▶ [SOURCE MATERIAL]

--------------------

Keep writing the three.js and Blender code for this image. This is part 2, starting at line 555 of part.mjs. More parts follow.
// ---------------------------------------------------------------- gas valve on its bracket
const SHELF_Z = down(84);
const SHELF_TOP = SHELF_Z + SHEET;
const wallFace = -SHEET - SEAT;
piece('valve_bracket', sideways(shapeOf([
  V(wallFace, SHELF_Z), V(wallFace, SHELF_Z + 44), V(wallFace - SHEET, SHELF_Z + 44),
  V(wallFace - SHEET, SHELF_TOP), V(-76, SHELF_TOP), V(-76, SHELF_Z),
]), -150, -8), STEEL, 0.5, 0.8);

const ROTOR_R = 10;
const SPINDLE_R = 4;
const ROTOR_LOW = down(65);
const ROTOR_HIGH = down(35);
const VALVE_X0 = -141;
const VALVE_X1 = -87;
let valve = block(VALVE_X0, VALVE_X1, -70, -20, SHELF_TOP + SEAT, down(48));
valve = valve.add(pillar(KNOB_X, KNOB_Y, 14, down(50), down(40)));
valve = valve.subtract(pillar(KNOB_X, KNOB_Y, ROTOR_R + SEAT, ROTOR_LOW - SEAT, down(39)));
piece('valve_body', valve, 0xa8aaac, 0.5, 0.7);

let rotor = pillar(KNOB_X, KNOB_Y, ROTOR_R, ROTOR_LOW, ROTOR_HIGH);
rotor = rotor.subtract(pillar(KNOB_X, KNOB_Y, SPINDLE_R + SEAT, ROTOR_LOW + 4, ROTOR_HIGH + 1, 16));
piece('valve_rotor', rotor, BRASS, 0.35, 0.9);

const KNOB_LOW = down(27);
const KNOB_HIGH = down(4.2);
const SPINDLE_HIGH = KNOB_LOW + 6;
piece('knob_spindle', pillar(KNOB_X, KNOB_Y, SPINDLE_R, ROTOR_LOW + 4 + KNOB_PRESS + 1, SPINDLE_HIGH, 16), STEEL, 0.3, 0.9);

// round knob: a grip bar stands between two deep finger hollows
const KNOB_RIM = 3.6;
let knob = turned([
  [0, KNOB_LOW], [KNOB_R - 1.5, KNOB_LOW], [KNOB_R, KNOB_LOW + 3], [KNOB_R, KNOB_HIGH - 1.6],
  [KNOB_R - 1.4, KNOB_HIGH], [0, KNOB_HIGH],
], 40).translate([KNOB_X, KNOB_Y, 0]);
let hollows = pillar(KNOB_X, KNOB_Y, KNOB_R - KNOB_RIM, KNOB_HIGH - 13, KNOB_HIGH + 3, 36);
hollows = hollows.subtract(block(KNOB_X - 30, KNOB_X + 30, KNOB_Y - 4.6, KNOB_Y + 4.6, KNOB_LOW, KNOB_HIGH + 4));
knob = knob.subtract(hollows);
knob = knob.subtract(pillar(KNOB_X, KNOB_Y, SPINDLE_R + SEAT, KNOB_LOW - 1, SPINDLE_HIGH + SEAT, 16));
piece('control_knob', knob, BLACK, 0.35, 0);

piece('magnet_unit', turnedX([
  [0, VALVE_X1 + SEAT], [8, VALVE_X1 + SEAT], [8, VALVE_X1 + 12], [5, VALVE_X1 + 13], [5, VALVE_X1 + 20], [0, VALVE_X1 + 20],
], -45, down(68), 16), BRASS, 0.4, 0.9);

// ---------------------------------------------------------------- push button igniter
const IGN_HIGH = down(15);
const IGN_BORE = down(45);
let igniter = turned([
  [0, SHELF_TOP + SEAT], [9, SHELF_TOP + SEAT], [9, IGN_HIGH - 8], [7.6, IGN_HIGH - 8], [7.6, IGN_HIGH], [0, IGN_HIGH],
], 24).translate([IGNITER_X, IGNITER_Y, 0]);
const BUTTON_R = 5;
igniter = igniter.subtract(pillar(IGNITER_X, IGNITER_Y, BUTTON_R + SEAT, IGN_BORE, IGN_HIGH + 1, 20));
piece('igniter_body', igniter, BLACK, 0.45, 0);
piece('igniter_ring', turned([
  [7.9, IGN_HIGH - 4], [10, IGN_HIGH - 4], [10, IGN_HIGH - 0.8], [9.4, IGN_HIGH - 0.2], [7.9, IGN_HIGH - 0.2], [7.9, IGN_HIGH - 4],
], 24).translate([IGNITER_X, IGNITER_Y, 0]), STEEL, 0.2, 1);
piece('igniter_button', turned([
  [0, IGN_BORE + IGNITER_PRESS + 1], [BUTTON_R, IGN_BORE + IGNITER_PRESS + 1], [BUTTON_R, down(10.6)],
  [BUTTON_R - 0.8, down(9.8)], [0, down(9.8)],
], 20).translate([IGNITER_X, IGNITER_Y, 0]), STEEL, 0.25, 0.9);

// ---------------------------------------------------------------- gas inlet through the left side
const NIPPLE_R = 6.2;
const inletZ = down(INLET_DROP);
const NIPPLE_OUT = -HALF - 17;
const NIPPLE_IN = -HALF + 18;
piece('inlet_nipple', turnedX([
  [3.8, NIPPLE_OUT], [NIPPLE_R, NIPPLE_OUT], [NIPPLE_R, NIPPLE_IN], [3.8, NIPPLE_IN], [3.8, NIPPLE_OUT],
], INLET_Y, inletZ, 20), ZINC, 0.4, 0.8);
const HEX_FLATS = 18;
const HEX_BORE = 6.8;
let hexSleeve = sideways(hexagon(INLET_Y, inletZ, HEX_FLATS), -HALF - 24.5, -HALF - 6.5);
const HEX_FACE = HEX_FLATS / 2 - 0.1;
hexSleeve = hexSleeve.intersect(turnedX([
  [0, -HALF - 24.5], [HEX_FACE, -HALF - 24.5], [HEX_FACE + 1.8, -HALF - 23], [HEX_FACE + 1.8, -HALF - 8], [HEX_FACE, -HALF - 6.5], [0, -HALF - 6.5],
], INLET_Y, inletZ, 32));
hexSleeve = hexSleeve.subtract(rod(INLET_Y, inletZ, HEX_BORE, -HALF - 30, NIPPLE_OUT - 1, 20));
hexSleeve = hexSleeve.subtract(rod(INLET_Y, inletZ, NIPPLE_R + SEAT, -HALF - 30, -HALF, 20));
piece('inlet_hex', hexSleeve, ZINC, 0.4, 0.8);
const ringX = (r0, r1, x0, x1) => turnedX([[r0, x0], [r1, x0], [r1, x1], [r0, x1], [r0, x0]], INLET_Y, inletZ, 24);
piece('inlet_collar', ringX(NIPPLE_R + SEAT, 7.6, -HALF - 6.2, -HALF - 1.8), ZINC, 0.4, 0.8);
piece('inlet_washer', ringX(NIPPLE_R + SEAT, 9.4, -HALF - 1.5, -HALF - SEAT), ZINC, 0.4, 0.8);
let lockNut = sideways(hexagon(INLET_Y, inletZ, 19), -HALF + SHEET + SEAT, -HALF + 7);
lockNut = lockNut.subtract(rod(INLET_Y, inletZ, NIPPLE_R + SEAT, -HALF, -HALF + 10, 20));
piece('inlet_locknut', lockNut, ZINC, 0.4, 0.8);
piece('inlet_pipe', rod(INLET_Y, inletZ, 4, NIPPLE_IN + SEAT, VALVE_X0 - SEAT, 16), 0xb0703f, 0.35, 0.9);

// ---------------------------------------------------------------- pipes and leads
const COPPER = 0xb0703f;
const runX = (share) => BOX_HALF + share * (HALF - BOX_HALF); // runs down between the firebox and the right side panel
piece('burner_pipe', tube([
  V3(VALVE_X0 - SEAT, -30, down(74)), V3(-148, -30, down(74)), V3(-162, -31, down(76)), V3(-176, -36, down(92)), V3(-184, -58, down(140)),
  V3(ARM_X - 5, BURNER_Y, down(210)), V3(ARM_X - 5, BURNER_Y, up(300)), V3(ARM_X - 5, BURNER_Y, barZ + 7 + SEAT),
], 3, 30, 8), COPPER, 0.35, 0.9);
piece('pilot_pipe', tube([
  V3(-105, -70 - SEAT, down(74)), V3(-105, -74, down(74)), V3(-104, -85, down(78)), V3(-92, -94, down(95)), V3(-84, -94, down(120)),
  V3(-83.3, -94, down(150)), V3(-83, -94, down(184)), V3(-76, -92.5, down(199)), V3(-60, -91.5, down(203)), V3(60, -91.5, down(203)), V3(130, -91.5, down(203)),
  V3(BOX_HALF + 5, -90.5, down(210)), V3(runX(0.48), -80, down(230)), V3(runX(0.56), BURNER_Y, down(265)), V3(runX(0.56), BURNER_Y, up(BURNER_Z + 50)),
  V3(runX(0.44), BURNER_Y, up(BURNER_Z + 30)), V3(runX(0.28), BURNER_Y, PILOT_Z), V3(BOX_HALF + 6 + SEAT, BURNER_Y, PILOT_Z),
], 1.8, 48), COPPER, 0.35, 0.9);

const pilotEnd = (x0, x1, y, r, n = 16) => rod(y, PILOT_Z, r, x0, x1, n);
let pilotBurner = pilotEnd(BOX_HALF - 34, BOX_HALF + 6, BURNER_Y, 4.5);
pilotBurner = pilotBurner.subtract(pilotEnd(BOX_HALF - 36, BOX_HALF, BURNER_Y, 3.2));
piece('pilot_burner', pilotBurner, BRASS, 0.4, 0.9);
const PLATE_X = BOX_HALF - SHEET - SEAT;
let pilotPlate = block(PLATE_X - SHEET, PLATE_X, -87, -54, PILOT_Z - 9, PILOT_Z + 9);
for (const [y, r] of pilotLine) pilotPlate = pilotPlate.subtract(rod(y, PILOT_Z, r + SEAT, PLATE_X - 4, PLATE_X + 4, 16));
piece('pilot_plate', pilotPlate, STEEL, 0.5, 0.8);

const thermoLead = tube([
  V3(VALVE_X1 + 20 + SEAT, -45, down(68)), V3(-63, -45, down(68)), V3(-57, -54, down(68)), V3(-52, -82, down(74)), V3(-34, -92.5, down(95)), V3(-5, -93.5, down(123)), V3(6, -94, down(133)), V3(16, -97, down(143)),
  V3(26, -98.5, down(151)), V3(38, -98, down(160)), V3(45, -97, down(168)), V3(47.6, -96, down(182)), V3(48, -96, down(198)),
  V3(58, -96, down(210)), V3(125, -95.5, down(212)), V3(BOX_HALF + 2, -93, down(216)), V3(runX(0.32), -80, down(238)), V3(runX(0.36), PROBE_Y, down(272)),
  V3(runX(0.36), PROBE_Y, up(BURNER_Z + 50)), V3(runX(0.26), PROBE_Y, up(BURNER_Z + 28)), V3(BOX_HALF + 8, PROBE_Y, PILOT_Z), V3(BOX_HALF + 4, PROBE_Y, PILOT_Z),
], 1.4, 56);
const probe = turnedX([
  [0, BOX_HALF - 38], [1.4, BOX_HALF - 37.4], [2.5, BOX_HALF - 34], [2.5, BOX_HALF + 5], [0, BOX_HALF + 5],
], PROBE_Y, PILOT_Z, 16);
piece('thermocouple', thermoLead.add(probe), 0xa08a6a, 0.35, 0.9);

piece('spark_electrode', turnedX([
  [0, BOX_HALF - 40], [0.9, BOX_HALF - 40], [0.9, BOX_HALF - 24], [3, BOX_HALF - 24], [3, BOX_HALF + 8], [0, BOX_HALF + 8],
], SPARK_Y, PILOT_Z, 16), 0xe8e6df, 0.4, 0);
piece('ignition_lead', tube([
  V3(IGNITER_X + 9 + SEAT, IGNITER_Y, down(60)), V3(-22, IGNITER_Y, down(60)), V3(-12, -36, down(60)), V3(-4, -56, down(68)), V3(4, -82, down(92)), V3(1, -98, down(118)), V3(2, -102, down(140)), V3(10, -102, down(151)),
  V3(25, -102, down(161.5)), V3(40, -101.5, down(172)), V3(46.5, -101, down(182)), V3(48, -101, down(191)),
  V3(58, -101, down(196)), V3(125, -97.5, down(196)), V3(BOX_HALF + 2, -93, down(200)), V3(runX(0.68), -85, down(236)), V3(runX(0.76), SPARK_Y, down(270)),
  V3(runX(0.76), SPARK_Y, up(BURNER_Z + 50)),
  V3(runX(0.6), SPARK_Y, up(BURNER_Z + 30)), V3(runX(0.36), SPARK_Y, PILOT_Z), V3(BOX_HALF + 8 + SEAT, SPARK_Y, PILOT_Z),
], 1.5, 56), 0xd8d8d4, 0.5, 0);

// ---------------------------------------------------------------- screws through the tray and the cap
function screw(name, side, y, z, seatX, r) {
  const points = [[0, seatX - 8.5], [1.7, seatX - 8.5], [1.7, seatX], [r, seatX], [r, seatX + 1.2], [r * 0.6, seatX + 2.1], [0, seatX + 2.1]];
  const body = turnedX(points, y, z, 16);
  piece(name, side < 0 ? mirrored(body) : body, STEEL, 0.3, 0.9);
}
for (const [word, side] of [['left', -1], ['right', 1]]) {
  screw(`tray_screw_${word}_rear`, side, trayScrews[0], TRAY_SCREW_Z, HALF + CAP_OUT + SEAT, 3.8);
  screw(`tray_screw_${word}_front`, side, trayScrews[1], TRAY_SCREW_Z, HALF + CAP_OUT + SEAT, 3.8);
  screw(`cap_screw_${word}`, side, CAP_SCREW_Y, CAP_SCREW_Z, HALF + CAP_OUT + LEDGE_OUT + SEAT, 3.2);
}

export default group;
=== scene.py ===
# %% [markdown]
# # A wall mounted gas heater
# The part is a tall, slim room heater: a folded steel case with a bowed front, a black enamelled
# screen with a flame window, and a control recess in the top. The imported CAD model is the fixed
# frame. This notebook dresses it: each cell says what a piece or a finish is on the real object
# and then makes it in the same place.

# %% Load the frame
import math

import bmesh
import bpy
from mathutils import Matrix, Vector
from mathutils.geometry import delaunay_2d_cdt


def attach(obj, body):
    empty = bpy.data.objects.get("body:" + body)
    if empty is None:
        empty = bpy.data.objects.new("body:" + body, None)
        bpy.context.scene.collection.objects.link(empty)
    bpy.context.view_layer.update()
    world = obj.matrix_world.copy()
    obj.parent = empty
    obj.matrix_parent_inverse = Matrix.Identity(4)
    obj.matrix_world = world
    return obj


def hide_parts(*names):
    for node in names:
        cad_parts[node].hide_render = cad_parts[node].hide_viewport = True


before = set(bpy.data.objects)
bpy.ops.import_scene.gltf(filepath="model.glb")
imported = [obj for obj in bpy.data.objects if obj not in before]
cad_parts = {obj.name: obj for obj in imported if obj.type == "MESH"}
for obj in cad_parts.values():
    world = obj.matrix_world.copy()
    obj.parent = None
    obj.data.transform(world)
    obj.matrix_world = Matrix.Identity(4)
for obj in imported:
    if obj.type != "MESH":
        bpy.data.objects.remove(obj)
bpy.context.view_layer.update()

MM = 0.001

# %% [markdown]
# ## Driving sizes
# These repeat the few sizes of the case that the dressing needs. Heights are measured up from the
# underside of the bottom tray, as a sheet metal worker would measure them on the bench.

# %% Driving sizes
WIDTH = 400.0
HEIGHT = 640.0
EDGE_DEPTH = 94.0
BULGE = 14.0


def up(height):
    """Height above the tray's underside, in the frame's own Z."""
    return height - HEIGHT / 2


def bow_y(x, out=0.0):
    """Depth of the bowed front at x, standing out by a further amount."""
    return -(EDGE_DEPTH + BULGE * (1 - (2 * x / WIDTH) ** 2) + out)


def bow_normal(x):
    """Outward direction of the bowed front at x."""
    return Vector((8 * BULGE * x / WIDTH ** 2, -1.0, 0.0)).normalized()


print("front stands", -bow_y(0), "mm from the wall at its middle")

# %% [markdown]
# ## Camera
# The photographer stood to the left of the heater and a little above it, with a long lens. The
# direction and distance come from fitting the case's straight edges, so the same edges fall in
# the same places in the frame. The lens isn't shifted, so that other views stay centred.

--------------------

▶ [WHAT IS BEING ASKED] Take the lines above from the first through the one containing "-8), STEEL, 0.5, 0.8);" and reproduce them exactly; include nothing else.

▶ [PROBLEM SOLUTION]
Keep writing the three.js and Blender code for this image. This is part 2, starting at line 555 of part.mjs. More parts follow.
// ---------------------------------------------------------------- gas valve on its bracket
const SHELF_Z = down(84);
const SHELF_TOP = SHELF_Z + SHEET;
const wallFace = -SHEET - SEAT;
piece('valve_bracket', sideways(shapeOf([
  V(wallFace, SHELF_Z), V(wallFace, SHELF_Z + 44), V(wallFace - SHEET, SHELF_Z + 44),
  V(wallFace - SHEET, SHELF_TOP), V(-76, SHELF_TOP), V(-76, SHELF_Z),
]), -150, -8), STEEL, 0.5, 0.8);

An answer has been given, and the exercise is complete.